• **Written exercise**:
Give the listing again in full, exactly as written.

• **Information supplied**:

[start]

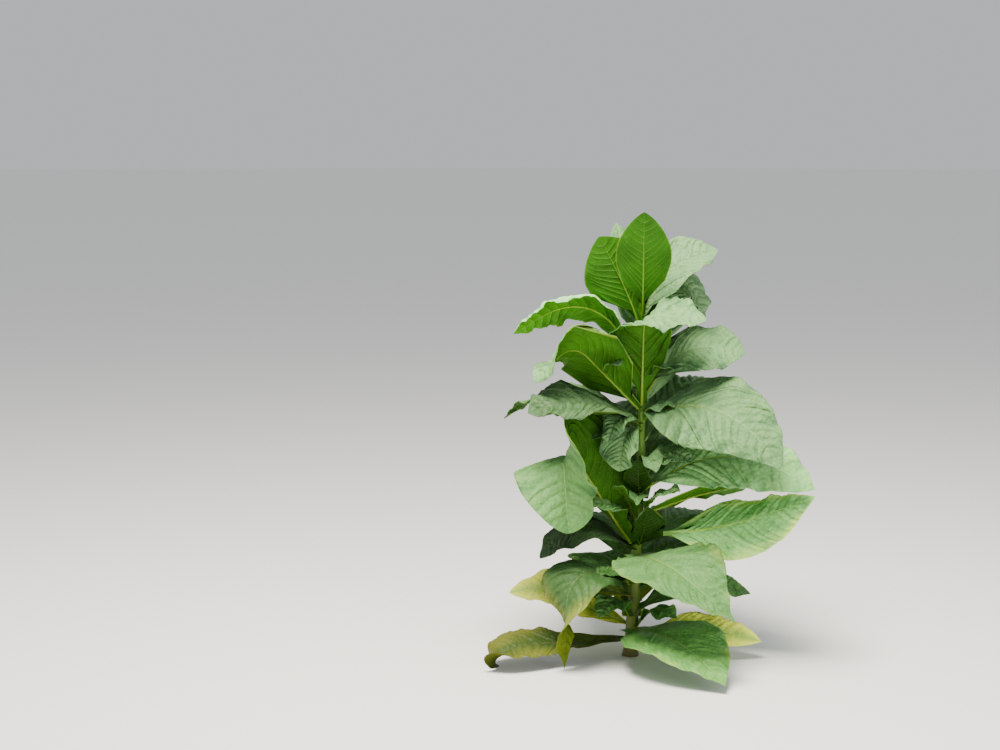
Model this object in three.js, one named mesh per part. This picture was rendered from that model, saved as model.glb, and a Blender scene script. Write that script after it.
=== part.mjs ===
// A young tobacco plant in the field, not yet flowering: one leafy stem, cut flat where it leaves the ground.
// Millimetres and degrees. +Z is up, -Y is the side shown in the photograph, +X is the viewer's right.
// Each leaf is a solid of its own that stands just clear of the stem.
import * as THREE from 'three';

// Stem
const STEM_HEIGHT = 1022;
const STEM_FOOT_RADIUS = 19;
const STEM_TOP_RADIUS = 6;
const STEM_TAPER = 1.1;
const STEM_LEAN = 28;
const STEM_BOW_ACROSS = 10;
const STEM_BOW_DEEP = 6;
const FLARE_RADIUS = 6;
const FLARE_HEIGHT = 25;
const STEM_SIDES = 12;
const STEM_STATIONS = 24;
const STATION_CROWDING = 1.35;

// Leaves
const LEAF_CLEARANCE = 0.35;
const LEAF_THICKNESS_SHARE = 1 / 92;
const LEAF_TIP_HALF_WIDTH = 4;
const LEAF_FULLNESS = 0.75;
const WING_SHARE_AT_FOOT = 0.32;
const WING_SHARE_AT_TOP = 0.08;
const WING_NARROWS_FROM = 0.05;
const WING_NARROWS_OVER = 0.3;
const BASE_SETTLES_OVER = 0.16;
const BLADE_OPENS_OVER = 0.2;
const MIDRIB_DEPTH_SHARE = 1 / 75;
const WAVES = 2.2;
const WAVE_OFFSET_LEFT = 120;
const WAVE_FADE = 0.7;
const ROW_SPACING = 46;
const FEWEST_ROWS = 6;
const COLUMNS_EACH_SIDE = 3;
const MIDRIB_STEPS = 60;
const SPLIT_GAP = 0.7;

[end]

• **Completed exercise**:
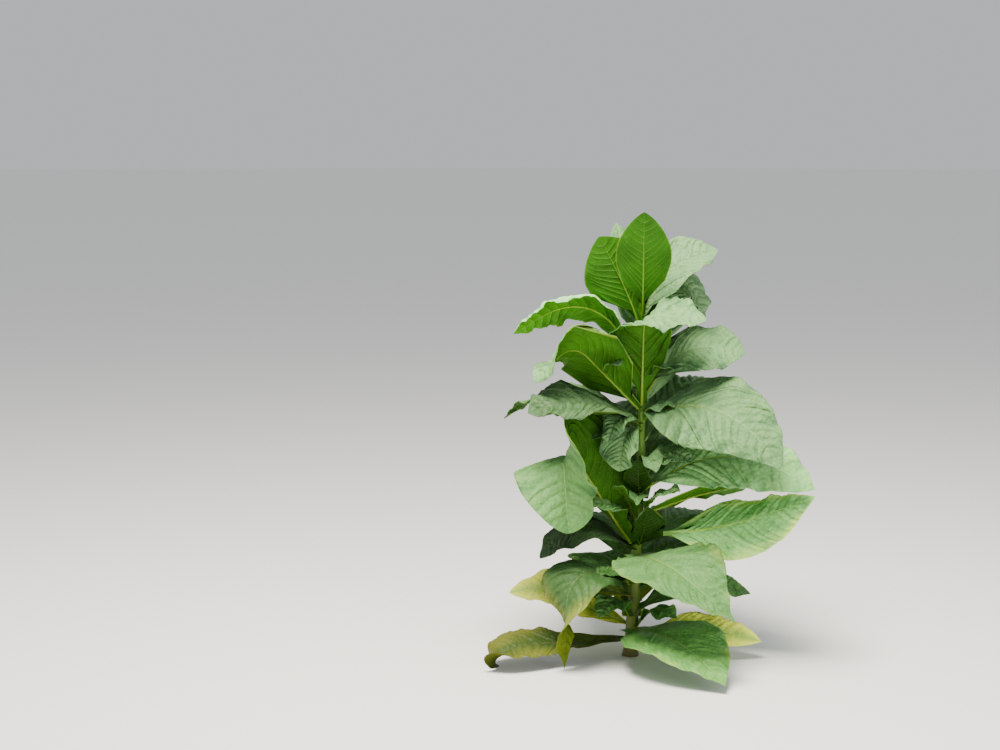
Model this object in three.js, one named mesh per part. This picture was rendered from that model, saved as model.glb, and a Blender scene script. Write that script after it.
=== part.mjs ===
// A young tobacco plant in the field, not yet flowering: one leafy stem, cut flat where it leaves the ground.
// Millimetres and degrees. +Z is up, -Y is the side shown in the photograph, +X is the viewer's right.
// Each leaf is a solid of its own that stands just clear of the stem.
import * as THREE from 'three';

// Stem
const STEM_HEIGHT = 1022;
const STEM_FOOT_RADIUS = 19;
const STEM_TOP_RADIUS = 6;
const STEM_TAPER = 1.1;
const STEM_LEAN = 28;
const STEM_BOW_ACROSS = 10;
const STEM_BOW_DEEP = 6;
const FLARE_RADIUS = 6;
const FLARE_HEIGHT = 25;
const STEM_SIDES = 12;
const STEM_STATIONS = 24;
const STATION_CROWDING = 1.35;

// Leaves
const LEAF_CLEARANCE = 0.35;
const LEAF_THICKNESS_SHARE = 1 / 92;
const LEAF_TIP_HALF_WIDTH = 4;
const LEAF_FULLNESS = 0.75;
const WING_SHARE_AT_FOOT = 0.32;
const WING_SHARE_AT_TOP = 0.08;
const WING_NARROWS_FROM = 0.05;
const WING_NARROWS_OVER = 0.3;
const BASE_SETTLES_OVER = 0.16;
const BLADE_OPENS_OVER = 0.2;
const MIDRIB_DEPTH_SHARE = 1 / 75;
const WAVES = 2.2;
const WAVE_OFFSET_LEFT = 120;
const WAVE_FADE = 0.7;
const ROW_SPACING = 46;
const FEWEST_ROWS = 6;
const COLUMNS_EACH_SIDE = 3;
const MIDRIB_STEPS = 60;
const SPLIT_GAP = 0.7;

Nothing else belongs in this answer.